Retired Bishop Rosemarie Wenner, who served in Germany and now works as Geneva secretary with the World Methodist Council, said she prays that United Methodists can still journey together, but worries the division is too strong.
“There really was a spirit of openness and listening, which I really appreciate and am grateful for,” she said of the May 7 discussion. “But in the same moment, I am afraid there are really not so many bridges.”
However, retired Bishop Elias G. Galvan, one of the U.S. bishops in the room, said one thing he takes away from the meeting is that a growing number of traditionalists want to remain in church with progressives.
“There is movement right now since General Conference,” he said. “And you could hear that from some of the bishops in Africa.”

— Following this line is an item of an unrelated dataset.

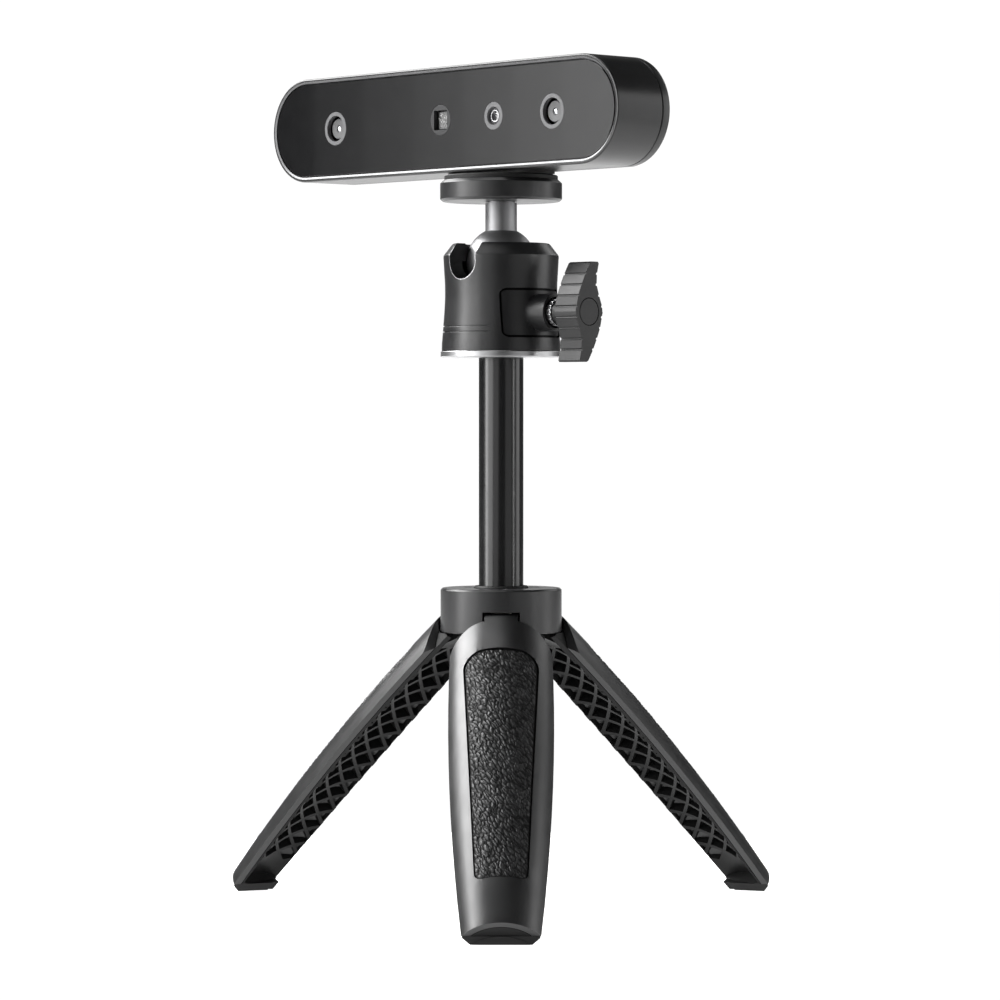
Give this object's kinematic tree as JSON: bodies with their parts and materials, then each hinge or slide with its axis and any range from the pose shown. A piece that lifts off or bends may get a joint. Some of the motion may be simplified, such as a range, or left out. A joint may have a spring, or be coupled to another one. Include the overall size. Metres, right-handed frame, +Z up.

The Rev. Keith Boyette, president of the Wesleyan Covenant Association, made clear to UMNS that the gathering gave the coalition a chance to hear from bishops they don’t meet with very often.
“My hope is that that will inform the kind of decisions that we’re asked to make as we go forward in these coming months, because we care and I am confident people on the other side of the church care about what happens in the central conference areas,” he said.
But Boyette also stressed he doesn’t see a way for people with different views and practices related to LGBTQ marriage and ordination to share the same kind of connection The United Methodist Church has now. Marriage, he said, is a matter of doctrine.
The various perspectives need space, he said. “If you’re under the conviction that you feel you need to do ministry in this way,” he said of those resisting the Traditional Plan, “then it’s better for us to do the ministry separately.”